Q: A hydrogen-like atom (atomic number Z) is in a higher excited state of quantum number n. This excited atom can make a transition to the first excited state by successively emitting photons of energies 10.20 eV respectively. Alternatively the atom from the same excited state can make a transition to the second excited state by successively emitting two photons of energies 4.25 eV and 5.95 eV respectively. Determine the values of n and Z (ionization energy of hydrogen atom = 13.6 eV )
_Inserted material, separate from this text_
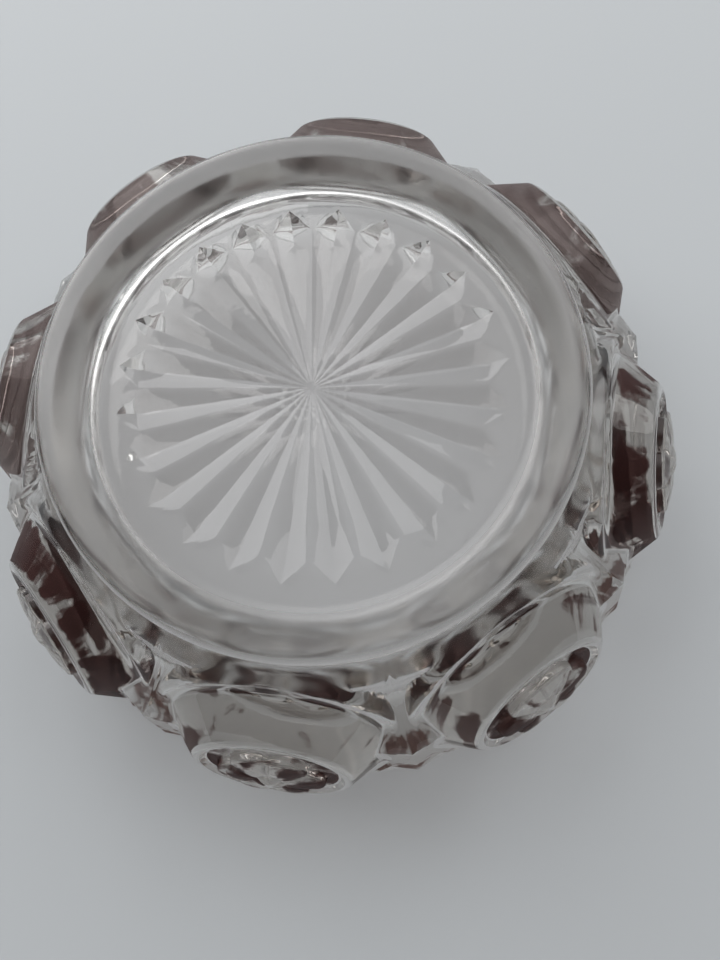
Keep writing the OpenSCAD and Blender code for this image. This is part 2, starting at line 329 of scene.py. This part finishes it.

Sol: The electronic transitions in a hydrogen like atom from a state n_2 to a lower state n_1 are given by

$\large \Delta E = 13.6 Z^2(\frac{1}{n_1^2} – \frac{1}{n_2^2} ) $ for the transition from a higher state n to the first excited state n_1 = 2, the total energy released is (10.2 + 17.0) eV or 27.2 eV

Thus ΔE = 27.2 eV , n_1 = 2 and n_2 = n.

We have , $\large 27.2 = 13.6 Z^2(\frac{1}{4} – \frac{1}{n^2} ) $ ….(i)

For the eventual transition to the second excited state n_1 = 3, the total energy released is (4.25 + 5.95)eV or 10.2 eV.

Thus , $\large 10.2 = 13.6 Z^2(\frac{1}{9} – \frac{1}{n^2} ) $ …(ii)

Dividing the eq. (i) by Eq. (ii) & solving we get ,

n^{2} = 36 ; or, n = 6

Substituting n = 6 in any one of the above equations, we obtain Z^{2} = 9 (or) Z = 3,

Thus n = 6 and Z = 3.